9. "It's Time to Move On"

- CD single
10. "This Is It" (7-inch version)
11. "This Is It" (12-inch extended version)
12. "This Is It" (alternative 12-inch mix)
13. "This Is It" (Dannii Got Murked mix)
14. "This Is It" (Miami Heat mix)
15. "This Is It (One World 12-inch mix)
16. "This Is It" (a capella version)

- UK vinyl single
17. "This Is It" (Dannii Got Murked mix)
18. "This Is It" (12-inch extended version)
19. "This Is It" (Miami Heat mix)This Is It (Vapour Rub dub)
20. "This Is It" (a cappella version)

- North American CD single
21. "This Is It" (Dannii Got Murked mix)
22. "This Is It" (Extended version)
23. "This Is It" (Doc & Freestyle remix)
24. "This Is It" (Vapour Rub dub)
25. "This Is It" (alternative mix)
26. "This Is It" (Miami Heat mix)

- Cassette single and 7-inch vinyl
27. "This Is It" (7-inch version)
28. "It's Time to Move On"

Notes: "It's Time to Move On", was a B-side released for the Get into You album and is only found on the cassette single and 7-inch vinyl.
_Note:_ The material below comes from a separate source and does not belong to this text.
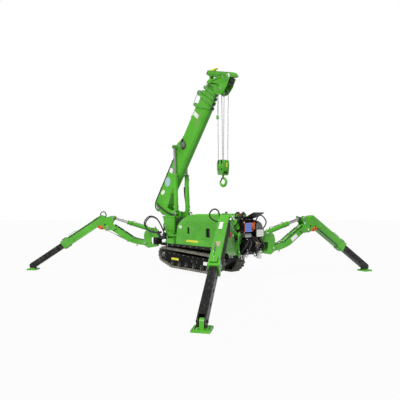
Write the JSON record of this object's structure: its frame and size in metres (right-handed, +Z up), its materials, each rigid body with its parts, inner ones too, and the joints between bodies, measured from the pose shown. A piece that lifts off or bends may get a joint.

For the North American CD, the tracks received a remaster.

===Charts===

====Weekly charts====

| Chart (1993) | Peak position |
|---|---|
| Australia (ARIA) | 13 |
| Europe (Eurochart Hot 100) | 36 |
| Iceland (Íslenski Listinn Topp 40) | 32 |
| Ireland (IRMA) | 17 |
| Israel (Israeli Singles Chart) | 3 |
| UK Singles (Official Charts) | 10 |
| UK Airplay (ERA) | 41 |
| UK Dance (Music Week) | 10 |
| UK Club Chart (Music Week) | 87 |

====Year-end charts====

| Chart (1993) | Position |
|---|---|
| Australia (ARIA) | 43 |
| UK Singles (OCC) | 78 |

===Release history===

| Region | Date | Format(s) | Label(s) | Ref. |
|---|---|---|---|---|
| United Kingdom | July 5, 1993 | 7-inch vinyl; 12-inch vinyl; CD; cassette; | MCA |  |
| Japan | October 21, 1993 | CD | Alfa |  |

==Other covers==
- In 1990 British singer Ruth Campbell released a cover which was also released in Australia one year prior to Dannii Minogue's version
- A Dutch-language rendering entitled "Jij En Ik" was recorded by Petra for her 1997 album Petra.